Sur une musique de Jacques Mantica, alliage parfait du groove des instruments à cordes, basse ou contrebasse, et d’une rythmique ornementale inspirée de l’essence de la musique orientale, les danseurs donnent corps à la mue d’un serpent, à peine une membrane qui s’écaille que l’autre naît aussitôt, émerge l’espace de quelques secondes, avant de se fondre à nouveau dans une autre mue… et le cercle reprend, jamais pareil, jamais semblable. La performance est loin toutefois de plonger le spectateur dans un jeu d’illusions, ce qui se passe sur scène est aussi réel que les sensations que cela engendre. Tout le corps est surpris par cet embrasement qui n’en est pas un; dès les premières minutes, le spectateur y est préparé, à son insu. Et c’est l’explosion finale; le chaos organisé du mouvement, l’éclatement du corps en une gestuelle de plus en plus ouverte, limitée, ondulante, de la collectivité et de la résurgence de l’individu, le souffle qui se devient son, la musique qui s’intensifie dans une rythmique de plus en plus restreinte, un état de transe, un état d’hypnose, au cœur d’un agencement qui reste sensiblement très urbain, où le groove se fait encore plus retentissant, et le spectateur se laisse submerger, immergé dans un état second.

Nayla Rached

Bipod se poursuit jusqu’au 26 avril, avec deux derniers rendez-vous, Exuvie de la compagnie Sine Qua Non Art et Flightless d’Elias Aguirre.
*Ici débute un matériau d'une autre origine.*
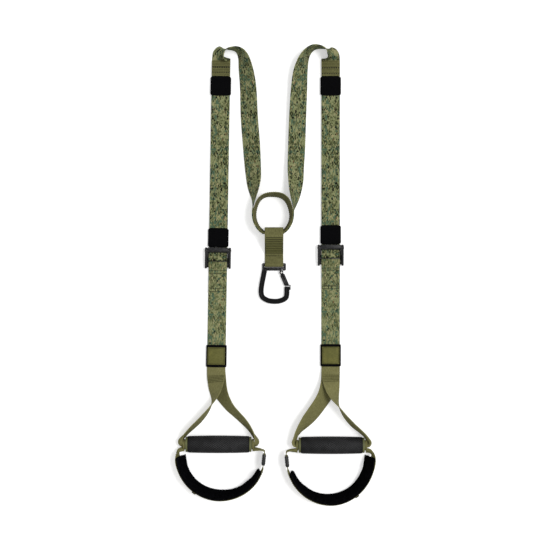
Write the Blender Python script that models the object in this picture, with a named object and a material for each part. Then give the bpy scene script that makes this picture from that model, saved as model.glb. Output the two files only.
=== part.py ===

Relief/Expansion de Julien Maire
On se croirait facilement dans un cinéma des années 20-30, un cinéma où la bobine, en faisant défiler ses images fixes en continu, projette sur l’espace blanc des images animées, un film animé. C’est l’impression première dans laquelle s’immerge immédiatement le visiteur. Pourtant, l’exposition signée Julien Maire au programme de la 11e édition de Bipod est à la pointe de la technologie. Deux expositions en une, Relief d’une part, et Expansion de l’autre, la première réalisée avec 85 figurines imprimées avec la technologie d’impression, la stéréolithographie, et la deuxième donnant à voir des éléments métalliques en expansion et en contraction tout au long de l’un des murs de la salle Noha el-Radi du théâtre al-Madina. Entre la technologie et la fiction, le pouvoir de l’image.